In 2008, power line congestion got the wholesale market so heated that some retailers went out of business. Those retailers dumped their customers on companies acting as so-called providers of last resort.
At the time, those providers could charge a much higher rate. The higher rate was designed as an incentive to take customers on short notice.
In practice, thousands of customers – who did nothing wrong – got burned by surprisingly high electricity bills.
Smitherman said the PUC changed the rules so that the providers of last resort can only charge customers the spot rate on the wholesale market, and they must wait two weeks before charging a deposit.
TXU’s Burke pointed out that customers often cull bad companies on their own.
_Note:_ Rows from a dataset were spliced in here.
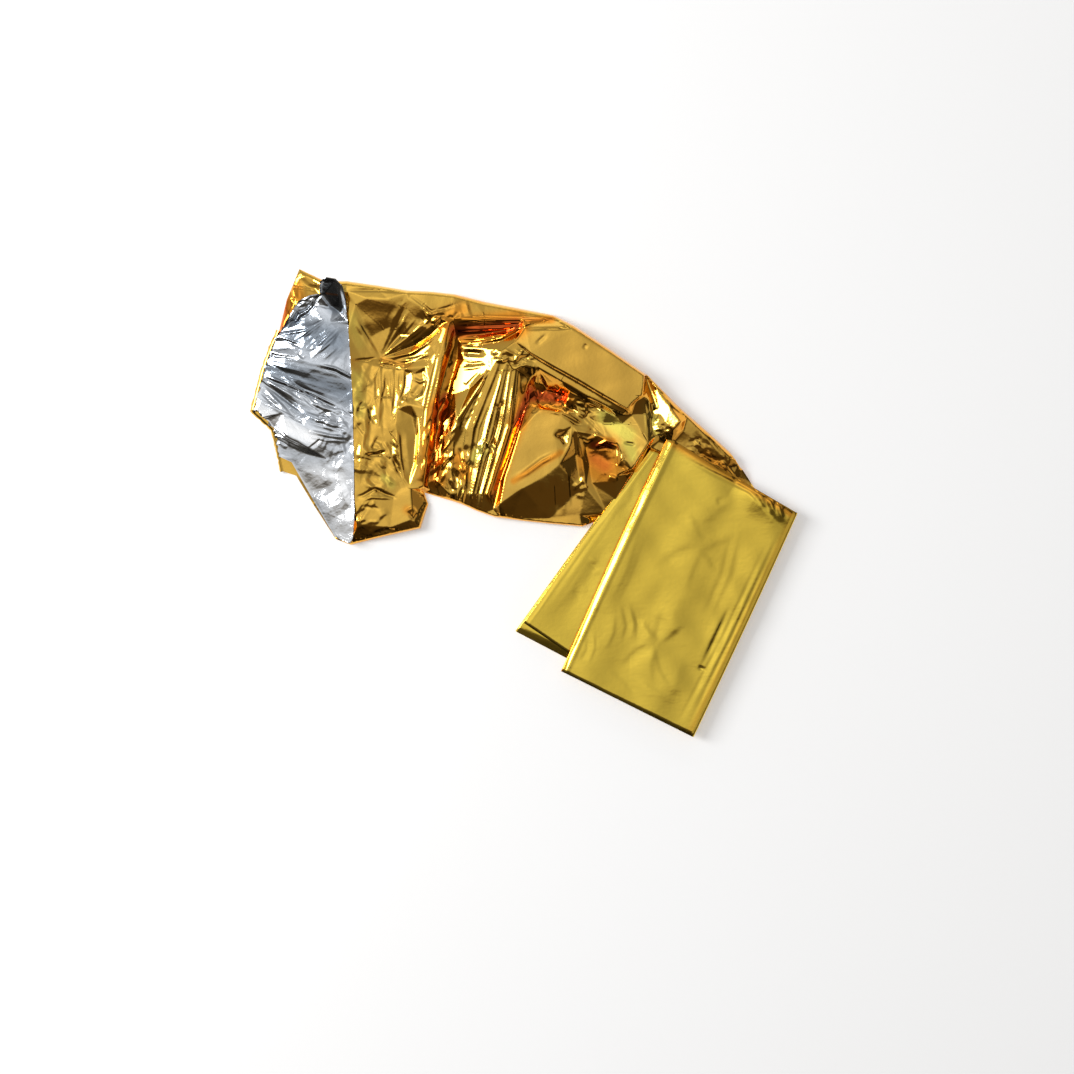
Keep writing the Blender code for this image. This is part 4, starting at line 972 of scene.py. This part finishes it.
def buildPacket(material):
    share = np.linspace(0, 1, packetSettings["rows"] + 1)
    toEdge = np.minimum(share, 1 - share) * packetSettings["length"]
    points, faces = [], []

    def addRow(xy, z, droop, width):
        first = len(points)
        z = z - droop * np.clip(1 - toEdge / width, 0, 1)
        points.extend((p[0], p[1], height) for p, height in zip(xy, z))
        return range(first, first + len(xy))

    def join(first, second):
        for i in range(len(first) - 1):
            faces.append((first[i], first[i + 1], second[i + 1], second[i]))
        return second

    def addPanel(row, last, line, count, start, end, edge, ridges=(), waves=0, lift=None):
        for column in range(1, count + 1):
            part = column / count
            middle = last + (line - last) * part
            z = start + (end - start) * part + softWaves(middle, *packetSettings["waves"], waves)
            if lift:
                width = lift[0] + (lift[1] - lift[0]) * share
                away = np.linalg.norm(middle - last, axis=1) / width
                fall = packetSettings["edgeFall"] * np.clip(away - 1, 0, 1)
                z += lift[2] * width * (np.minimum(away, 1) - fall)
            addRidges(middle, z, ridges, soft=True)
            row = join(row, addRow(middle, z, *edge))
        return row

    fan = (fanRidges, packetSettings["fanWaves"], packetSettings["fanEdge"])
    row = []
    for name, side, back, front, below, above, bulge, *edge in packetFolds:
        line, out = foldLine(back, front, side, bulge)
        if not row:
            row = addRow(line, np.full(len(line), below), *edge)
        elif name == "right 3":  # the panel whose left part shows as the fan
            row = addPanel(row, last, line, packetSettings["fanColumns"], level, below, edge, *fan)
        else:
            row = addPanel(row, last, line, packetSettings["plainColumns"], level, below, edge)
        radius = (above - below) / 2
        for step in range(1, packetSettings["turnSteps"] + 1):
            angle = math.pi * (step / packetSettings["turnSteps"] - 0.5)
            height = below + radius + radius * math.sin(angle)
            turn = line + out * (math.cos(angle) * bulge)
            row = join(row, addRow(turn, np.full(len(line), height), *edge))
        last, level = line, above
    line, out = foldLine(*topEnd[:2], 1, 0)
    addPanel(row, last, line, packetSettings["topColumns"], level, topEnd[2], topEnd[3:], topRidges,
             packetSettings["topWaves"], packetSettings["topEdge"])
    # painted shade and reflection along the packet's folded edges
    warm = warmth(np.array(points)[:, :2], packetWarm)
    film = filmObject("gold_packet", points, faces, material, warm)


# floor, lights, room and camera

studio = {
    "floorSize": 8.0,
    "floor": {"Base Color": (0.92, 0.92, 0.92, 1), "Roughness": 0.8,
              "Emission Color": (1, 1, 1, 1), "Emission Strength": 0.33},
    "cameraPlace": (0.0074, -0.0179, 1.3),
    "focusHeight": 0.008,
    "viewWidth": 0.5648,
    "sensor": 36.0,
    "lights": [  # name, place, width, depth, radiance
        ("left window", (-0.92, 0.27, 0.86), 0.42, 0.62, 13.0),
        ("back strip", (0.15, 1.15, 0.62), 1.0, 0.22, 0.8),
    ],
}
# what the film mirrors; a ramp starts and ends at its first two values
room = {
    "strength": 1.4,
    "ceiling": 0.40,
    "ceilingFall": (0.18, 0.16),            # towards the right and towards the front
    "panel": (-0.12, -0.05, 0.1, 0.27),     # a soft spot: x, y, size and light
    "skylight": (-0.19, 0.21, 0.028, 0.5),
    "front": (-0.34, -0.12),
    "frontDark": (-0.9, -0.4, 0.015, 0.085),
    "frontTone": (1, 0.87, 0.70, 1),
    "frames": (0.50, 0.54, 0.60, 0.64, 0.7),  # a dark bar: a ramp in, a ramp out, and how dark it is
    "door": (0.50, 0.56, 0.76, 0.82, 0.8),
    "corner": (0.85, 1.15),
    "cornerTop": (0.68, 0.5),
    "wallTop": (0.36, 0.22),
    "wallShare": 0.8,
    "wallLight": 0.55,
    "backShade": (0.3, 0.75, 1.0, 0.72),
    "horizon": (0.20, 0.10),
    "horizonLight": 0.85,
}


def buildStudio():
    bpy.ops.object.select_all(action="DESELECT")
    bpy.ops.mesh.primitive_plane_add(size=studio["floorSize"])
    floor = bpy.context.object
    floor.name = "floor"
    material = bpy.data.materials.new("pale floor")
    material.use_nodes = True
    shader = material.node_tree.nodes["Principled BSDF"]
    for name, value in studio["floor"].items():
        shader.inputs[name].default_value = value
    floor.data.materials.append(material)
    for name, place, width, depth, radiance in studio["lights"]:
        data = bpy.data.lights.new(name, "AREA")
        data.shape = "RECTANGLE"
        data.size, data.size_y = width, depth
        data.energy = radiance * math.pi * width * depth
        light = bpy.data.objects.new(name, data)
        light.location = place
        light.rotation_euler = (-Vector(place)).to_track_quat("-Z", "Y").to_euler()
        light.visible_camera = False
        bpy.context.scene.collection.objects.link(light)
    bpy.context.scene.view_settings.view_transform = "Standard"


def softSpot(x, y, middleX, middleY, size, light):
    away = (x - middleX) ** 2 + (y - middleY) ** 2
    return away.maths("EXPONENT", away * (-1 / size)) * light


def darkBar(value, start, full, fade, end, depth):
    return 1.0 - value.ramp(value, start, full) * value.ramp(value, fade, end, 1.0, 0.0) * depth


def buildRoom():
    # a bright ceiling, darker towards the front, with dark window frames, pale walls and horizon
    world = bpy.data.worlds.new("room")
    world.use_nodes = True
    shades = Shade(world.node_tree)
    heading = shades.node("ShaderNodeTexCoord", {}, {}, output=0)
    x, y, z = [shades.node("ShaderNodeSeparateXYZ", {}, {"Vector": heading}, output=i) for i in range(3)]
    fallRight, fallFront = room["ceilingFall"]
    ceiling = room["ceiling"] + softSpot(x, y, *room["panel"]) + softSpot(x, y, *room["skylight"])
    ceiling = ceiling - x * fallRight + y * fallFront
    front = shades.ramp(y, *room["front"])
    dark = shades.ramp(y, *room["frontDark"])
    light = front * (ceiling - dark) + dark
    light = light * darkBar(z, *room["frames"]) * darkBar(x, *room["door"])
    corner = shades.ramp(x - y, *room["corner"]) * shades.ramp(z, *room["cornerTop"])
    share = room["wallShare"]
    walls = share - share * (1.0 - corner) * (1.0 - shades.ramp(z, *room["wallTop"]))
    light = light * (1.0 - walls) + walls * room["wallLight"]
    horizon = shades.ramp(z, *room["horizon"])
    light = light * shades.ramp(y, *room["backShade"])
    light = light * (1.0 - horizon) + horizon * room["horizonLight"]
    tone = shades.mix(front + (1.0 - front) * walls, room["frontTone"], (1, 1, 1, 1))
    mirrored = shades.mix(light * (1 / room["strength"]), (0, 0, 0, 1), tone)
    background = world.node_tree.nodes["Background"]
    world.node_tree.links.new(mirrored.socket, background.inputs["Color"])
    background.inputs["Strength"].default_value = room["strength"]
    bpy.context.scene.world = world


def buildCamera():
    data = bpy.data.cameras.new("camera")
    camera = bpy.data.objects.new("camera", data)
    camera.location = studio["cameraPlace"]
    data.sensor_width = studio["sensor"]
    away = studio["cameraPlace"][2] - studio["focusHeight"]
    data.lens = studio["sensor"] * away / studio["viewWidth"]
    bpy.context.scene.collection.objects.link(camera)
    bpy.context.scene.camera = camera


buildRun(makeFilm("gold film", runSettings["film"]))
print("run made")
buildEnd(makeFilm("silver film", endSettings["film"]))
print("turned-back end made")
buildPacket(makeFilm("packet gold film", packetSettings["film"]))
print("packet made")
buildStudio()
buildRoom()
buildCamera()
print("studio and camera made")
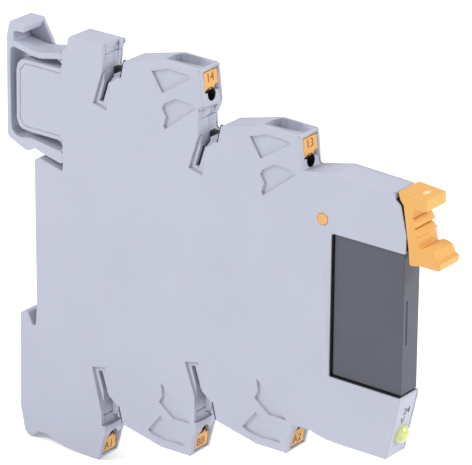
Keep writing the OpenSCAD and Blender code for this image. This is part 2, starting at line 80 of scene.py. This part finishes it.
class Finish:
    """A material under construction: its nodes, and short calls that add to them."""

    def __init__(self, name, colour, roughness, **sockets):
        self.material = bpy.data.materials.new(name)
        self.material.use_nodes = True
        self.tree = self.material.node_tree
        self.shader = self.tree.nodes["Principled BSDF"]
        self.colour = colour
        self.shader.inputs["Base Color"].default_value = (*colour, 1)
        self.shader.inputs["Roughness"].default_value = roughness
        for socket, value in sockets.items():
            self.shader.inputs[socket.replace("_", " ")].default_value = value
        self.place = self.tree.nodes.new("ShaderNodeTexCoord").outputs["Object"]
        self.bumps = None

    def noise(self, size, detail=3.0, stretch=None):
        """Noise whose spots are about size across, in metres."""
        node = self.tree.nodes.new("ShaderNodeTexNoise")
        node.inputs["Scale"].default_value = 1 / size
        node.inputs["Detail"].default_value = detail
        source = self.place
        if stretch:
            mapping = self.tree.nodes.new("ShaderNodeMapping")
            mapping.inputs["Scale"].default_value = stretch
            self.tree.links.new(source, mapping.inputs["Vector"])
            source = mapping.outputs["Vector"]
        self.tree.links.new(source, node.inputs["Vector"])
        return node.outputs["Fac"]

    def bands(self, size, axis):
        """Even ridges, size apart, that follow one another along an axis."""
        node = self.tree.nodes.new("ShaderNodeTexWave")
        node.bands_direction = axis
        node.wave_profile = "SIN"
        node.inputs["Scale"].default_value = math.pi / (10 * size)
        self.tree.links.new(self.place, node.inputs["Vector"])
        return node.outputs["Fac"]

    def ramp(self, source, low, high):
        """A value from low to high as the source goes through its middle part."""
        node = self.tree.nodes.new("ShaderNodeMapRange")
        node.inputs["From Min"].default_value = 0.3
        node.inputs["From Max"].default_value = 0.7
        node.inputs["To Min"].default_value = low
        node.inputs["To Max"].default_value = high
        self.tree.links.new(source, node.inputs["Value"])
        return node.outputs["Result"]

    def tint(self, source, other):
        """Blend the base colour towards another one where the source is high."""
        node = self.tree.nodes.new("ShaderNodeMix")
        node.data_type = "RGBA"
        for socket in node.inputs:
            if socket.name == "A" and socket.type == "RGBA":
                socket.default_value = (*self.colour, 1)
            if socket.name == "B" and socket.type == "RGBA":
                socket.default_value = (*other, 1)
        self.tree.links.new(self.ramp(source, 0, 1), node.inputs["Factor"])
        result = next(o for o in node.outputs if o.type == "RGBA")
        self.tree.links.new(result, self.shader.inputs["Base Color"])

    def rough(self, source, low, high):
        """Let the roughness run from low to high with the source."""
        self.tree.links.new(self.ramp(source, low, high), self.shader.inputs["Roughness"])

    def bump(self, source, depth):
        """Raise the surface by up to depth, in metres, where the source is high."""
        node = self.tree.nodes.new("ShaderNodeBump")
        node.inputs["Distance"].default_value = depth
        self.tree.links.new(source, node.inputs["Height"])
        if self.bumps:
            self.tree.links.new(self.bumps, node.inputs["Normal"])
        self.bumps = node.outputs["Normal"]
        self.tree.links.new(self.bumps, self.shader.inputs["Normal"])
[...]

He said: “The measure of is it working or not isn’t just, ‘Does Chairman Smitherman have a crew out that’s there assessing penalties?’ It’s ‘How do the customers end up taking matters into their own hands and picking different retailers and learning along the way?’ ”
Panel participants couldn’t agree whether electricity prices in Texas have been sweet in the past, and they certainly couldn’t come to a consensus on the future.
Solomons said: “Prices are low today, I agree, but prices are low because a lot of energy prices are down. In an economic crisis, what happens when things come out and get better and prices start spiking again?”
Smitherman expects lower prices.
“I think we’re in for a prolonged period of low prices,” he said.
Oncor’s Shapard is even betting on low prices. He signed up for an electricity rate that can change each month.
“I’m actually on that 8.3-cent rate,” he said, “but because I have a bearish view on commodity prices.”